## Begin Data
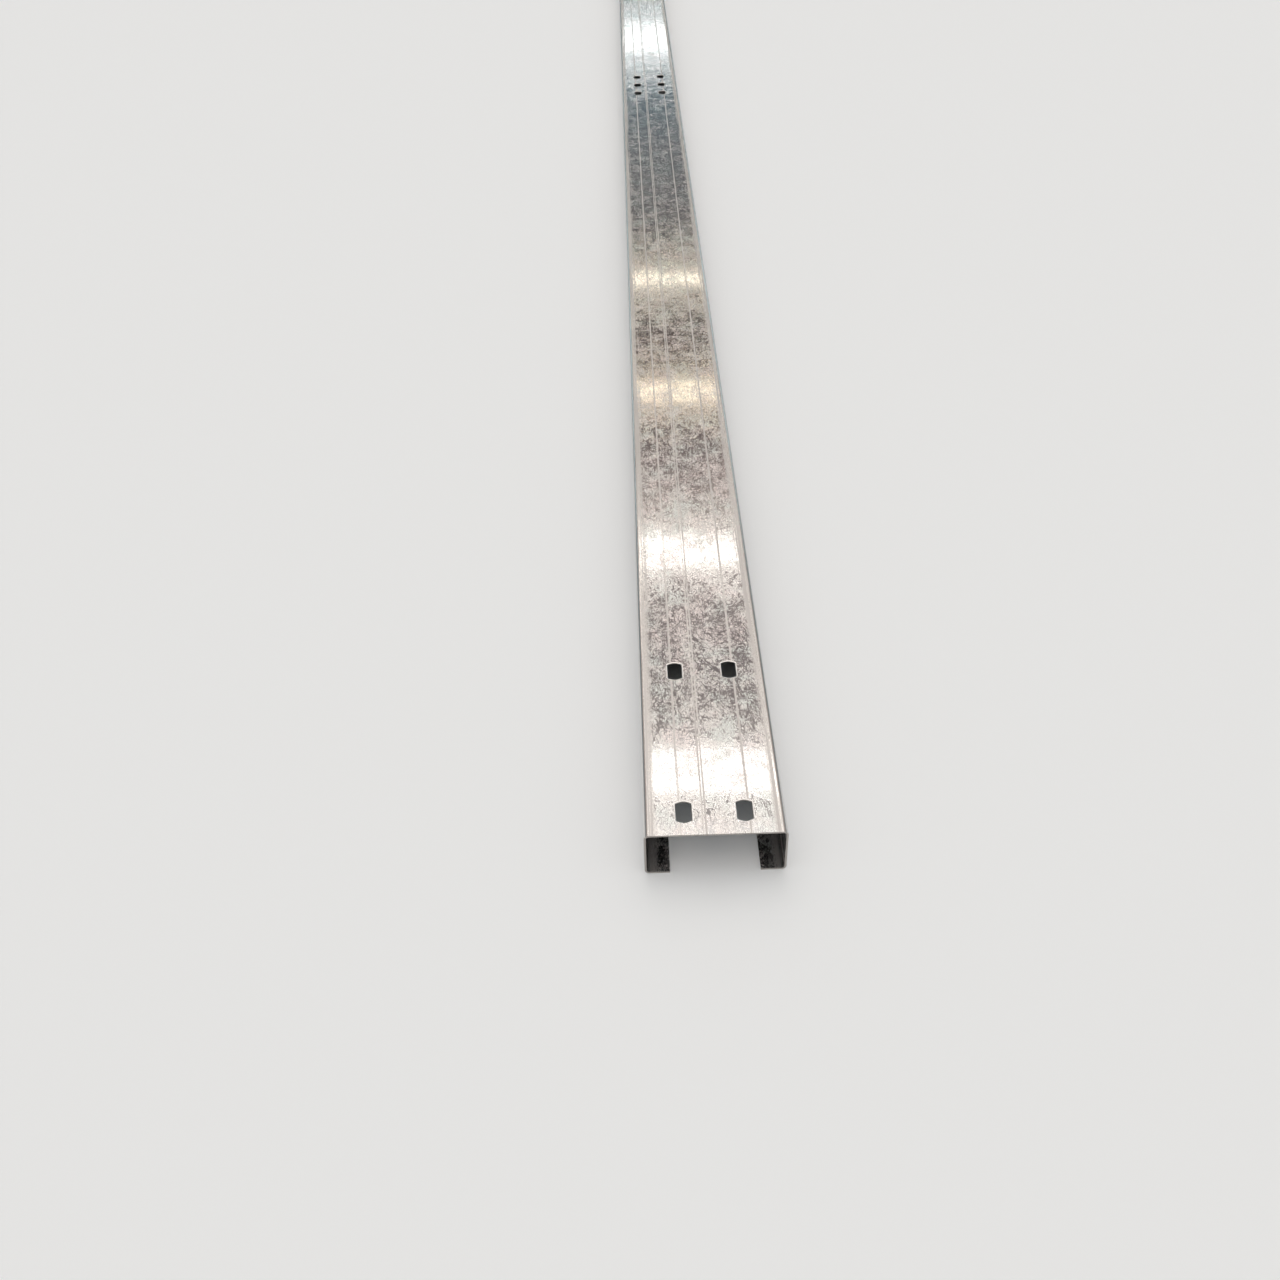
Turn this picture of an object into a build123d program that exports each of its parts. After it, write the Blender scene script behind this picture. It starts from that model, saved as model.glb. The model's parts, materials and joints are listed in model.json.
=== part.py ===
"""Lipped C channel: one length of galvanised steel sheet, roll formed and punched with bolt slots.

Frame: X runs along the channel, Y across its web, Z up. The channel lies with its web on top and its
lips underneath. The origin is midway along it and midway across it, level with the lips' undersides.
"""

import os

from build123d import *

# The rolled section, in millimetres, measured over the outside of the sheet
web_width = 140.0
flange_depth = 55.0
lip_width = 25.0
sheet_thickness = 2.0
inner_bend_radius = 3.0

# The length that the channel is sawn to
channel_length = 5000.0

# One punched slot: straight long sides, and ends that swell to a shallow nose of half the slot's width
slot_length = 28.0
slot_width = 16.0
slot_side_length = 23.0
slot_corner_radius = 2.0

# Where the slots stand: two columns along the web, in rows at both ends and a group at mid length
column_spacing = 60.0
end_to_first_row = 30.0
first_to_second_row = 210.0
middle_rows = 3
middle_row_pitch = 70.0

# The outer face of the sheet, walked from one lip's free edge over the web to the other's
outer_bend_radius = inner_bend_radius + sheet_thickness
half_web = web_width / 2
lip_edge = half_web - lip_width
outer_corners = [
    (lip_edge, 0),
    (half_web, 0),
    (half_web, flange_depth),
    (-half_web, flange_depth),
    (-half_web, 0),
    (-lip_edge, 0),
]

# Distances of the rows from mid length
first_row = channel_length / 2 - end_to_first_row
second_row = first_row - first_to_second_row
end_rows = [first_row, second_row, -second_row, -first_row]
middle_start = -middle_row_pitch * (middle_rows - 1) / 2
group_rows = [middle_start + middle_row_pitch * row for row in range(middle_rows)]
columns = [-column_spacing / 2, column_spacing / 2]
slot_places = [(row, column) for row in end_rows + group_rows for column in columns]

# The punch: a rectangle for the straight sides, hulled with a round nose at each end
nose_radius = slot_width / 2
nose_centre = slot_length / 2 - nose_radius
with BuildSketch() as slot_outline:
    Rectangle(slot_side_length, slot_width)
    with Locations((-nose_centre, 0), (nose_centre, 0)):
        Circle(nose_radius)
    make_hull()
    by_side = slot_outline.vertices().group_by(Axis.Y)
    fillet(by_side[0] + by_side[-1], slot_corner_radius)

# The channel itself: one sheet of even thickness bent at four corners, then punched through its web
with BuildPart() as c_channel:
    with BuildSketch(Plane.YZ.offset(-channel_length / 2)) as section:
        with BuildLine():
            FilletPolyline(*outer_corners, radius=outer_bend_radius)
            offset(amount=sheet_thickness, side=Side.LEFT)
        make_face()
    extrude(amount=channel_length)
    with BuildSketch(Plane.XY.offset(flange_depth)) as punched_slots:
        with Locations(*slot_places):
            add(slot_outline.sketch)
    extrude(amount=-sheet_thickness, mode=Mode.SUBTRACT)

c_channel.part.label = "c_channel"

os.makedirs("parts", exist_ok=True)
export_step(c_channel.part, "parts/c_channel.step")
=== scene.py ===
"""The looks of a lipped C channel, rolled from galvanised sheet, lying web up on a pale studio floor."""

import json
import math

import bpy
from mathutils import Matrix, Vector


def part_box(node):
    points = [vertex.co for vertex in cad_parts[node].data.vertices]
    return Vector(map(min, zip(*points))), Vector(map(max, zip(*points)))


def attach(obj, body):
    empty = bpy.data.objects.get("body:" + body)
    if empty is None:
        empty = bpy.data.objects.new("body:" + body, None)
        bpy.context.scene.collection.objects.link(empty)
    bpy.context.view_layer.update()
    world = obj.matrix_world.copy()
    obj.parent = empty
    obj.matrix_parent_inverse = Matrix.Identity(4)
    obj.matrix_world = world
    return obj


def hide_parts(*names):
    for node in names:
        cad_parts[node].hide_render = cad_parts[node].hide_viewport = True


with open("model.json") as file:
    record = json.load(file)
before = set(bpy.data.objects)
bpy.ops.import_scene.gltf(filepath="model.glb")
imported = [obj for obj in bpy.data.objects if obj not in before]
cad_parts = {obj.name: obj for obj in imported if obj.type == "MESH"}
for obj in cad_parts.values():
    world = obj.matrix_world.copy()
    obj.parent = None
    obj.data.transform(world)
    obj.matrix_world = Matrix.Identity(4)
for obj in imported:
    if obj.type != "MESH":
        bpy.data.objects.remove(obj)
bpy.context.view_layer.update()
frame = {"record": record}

# The channel. It is one strip of zinc-dipped steel, 2 mm thick. The slots are punched while it is flat,
# from the side that ends up outside. Rolls then bend it up into web, flanges and lips, and rub the zinc
# in narrow lines along the web and beside the bends. It is cut to length last.

low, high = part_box("c_channel")
CHANNEL_LENGTH = high.x - low.x
WEB_WIDTH = high.y - low.y
FLANGE_DEPTH = high.z - low.z
LIP_WIDTH = 0.025
SHEET = 0.002
OUTER_BEND = 0.005
ROWS = 321
BEND_STEPS = 8
FLAT_STEP = 0.0075
LINES = (
    # how far each line is from the web's middle, and its width
    (-0.0342, 0.0024),
    (0.0089, 0.0018),
    (0.0118, 0.0016),
    (0.0345, 0.0024),
)
LINE_DEPTH = 0.00006
LINE_SHAPE = (
    # how far from the line's middle, in line widths, and how much of its depth is reached there
    (-0.60, 0.00),
    (-0.32, 0.35),
    (0.00, 1.00),
    (0.32, 0.35),
    (0.60, 0.00),
)
LINE_RIM = 0.62
LINE_CORE = 0.38
BAND_WIDTH = 0.0150
BAND_CORE = 0.45
BAND_WANDER = 0.012
WAVE = 0.00025
WAVE_LENGTH = 0.16
WAVE_CREST = 0.75
WAVES_ACROSS = 5.0
NEXT_STRIP = 7.3
CALM_START = 0.8
WAVE_SEED = 4.0
CREASE = 0.0024
DIE_ROLL_WIDTH = 0.0017
DIE_ROLL_DEPTH = 0.00035
DIE_ROLL_STEPS = 4
PUNCH_HEAD = (
    # heights above the sheet, and the punch's flare there, in widths of the rolled-in edge
    (0.0006, 2.6),
    (0.00008, 1.35),
)
BREAK_OUT = (
    # depths into the sheet, in thicknesses, and how far the hole has grown there
    (0.55, 0.0),
    (1.02, 0.00010),
    (1.60, 0.00035),
)
SLOT_SIDE = 0.023
SLOT_CORNER = 0.002
ARC_STEPS = 6
EDGE_BREAK = 0.0002
SHARP_EDGE = math.radians(60)
SAME_PLACE = 1e-6
MM = 0.001

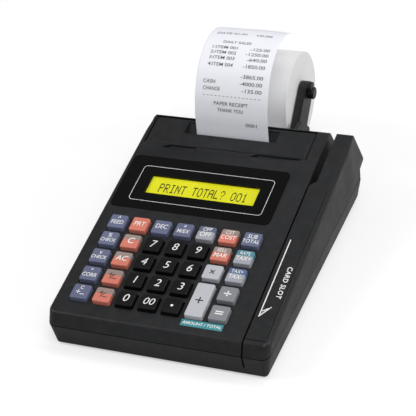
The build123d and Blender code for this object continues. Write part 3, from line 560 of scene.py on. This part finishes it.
def rounded_outline(width, depth, radius, steps=8):
    points = []
    for cx, cy, start in ((1, 1, 0), (-1, 1, 90), (-1, -1, 180), (1, -1, 270)):
        for step in range(steps + 1):
            angle = math.radians(start + 90 * step / steps)
            points.append((cx * (width / 2 - radius) + radius * math.cos(angle),
                           cy * (depth / 2 - radius) + radius * math.sin(angle)))
    return points


def ring_shape(width, depth, radius, line, thickness=0.03):
    """A thin closed line round a rounded rectangle."""
    shape = bmesh.new()
    outer = rounded_outline(width, depth, radius)
    inner = rounded_outline(width - 2 * line, depth - 2 * line, radius - line)
    corners = ((outer, thickness), (inner, thickness), (inner, -thickness), (outer, -thickness))
    loops = [[shape.verts.new((x, y, z)) for x, y in points] for points, z in corners]
    count = len(outer)
    for first, second in zip(loops, loops[1:] + loops[:1]):
        for index in range(count):
            after = (index + 1) % count
            shape.faces.new((first[index], first[after], second[after], second[index]))
    bmesh.ops.recalc_face_normals(shape, faces=shape.faces)
    return shape


def plate_shape(width, depth, radius, thickness=0.05):
    """A thin rounded plate."""
    shape = bmesh.new()
    points = rounded_outline(width, depth, radius, 4)
    top = [shape.verts.new((x, y, thickness)) for x, y in points]
    low = [shape.verts.new((x, y, -thickness)) for x, y in points]
    shape.faces.new(top)
    shape.faces.new(low[::-1])
    for index in range(len(points)):
        after = (index + 1) % len(points)
        shape.faces.new((top[index], low[index], low[after], top[after]))
    bmesh.ops.recalc_face_normals(shape, faces=shape.faces)
    return shape


def display_pieces():
    line_x, line_v = (-65.1, 37.7), (112.6, 148.5)
    ring = ring_shape(line_x[1] - line_x[0], line_v[1] - line_v[0], 3.0, 0.34)
    place = deck_matrix(sum(line_x) / 2, sum(line_v) / 2, BEZEL_PROUD + 0.01)
    piece_from("display_line", [(ring, place)], WHITE_INK, "housing")
    display_dots("PRINT TOTAL? 001", -46.5, 125.6, 0.72, 1.25, -1.68)


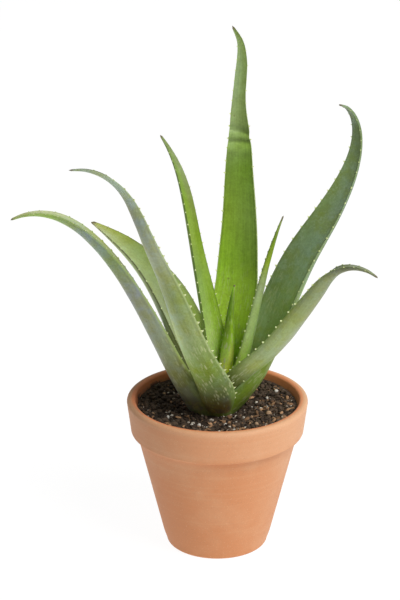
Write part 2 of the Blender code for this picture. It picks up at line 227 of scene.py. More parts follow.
## End Data
Reproduce exactly the lines from the one containing "offset(amount=sheet_thickness, side=Side.LEFT)" through the one containing "obj.parent = empty", inclusive, and nothing else.

            offset(amount=sheet_thickness, side=Side.LEFT)
        make_face()
    extrude(amount=channel_length)
    with BuildSketch(Plane.XY.offset(flange_depth)) as punched_slots:
        with Locations(*slot_places):
            add(slot_outline.sketch)
    extrude(amount=-sheet_thickness, mode=Mode.SUBTRACT)

c_channel.part.label = "c_channel"

os.makedirs("parts", exist_ok=True)
export_step(c_channel.part, "parts/c_channel.step")
=== scene.py ===
"""The looks of a lipped C channel, rolled from galvanised sheet, lying web up on a pale studio floor."""

import json
import math

import bpy
from mathutils import Matrix, Vector


def part_box(node):
    points = [vertex.co for vertex in cad_parts[node].data.vertices]
    return Vector(map(min, zip(*points))), Vector(map(max, zip(*points)))


def attach(obj, body):
    empty = bpy.data.objects.get("body:" + body)
    if empty is None:
        empty = bpy.data.objects.new("body:" + body, None)
        bpy.context.scene.collection.objects.link(empty)
    bpy.context.view_layer.update()
    world = obj.matrix_world.copy()
    obj.parent = empty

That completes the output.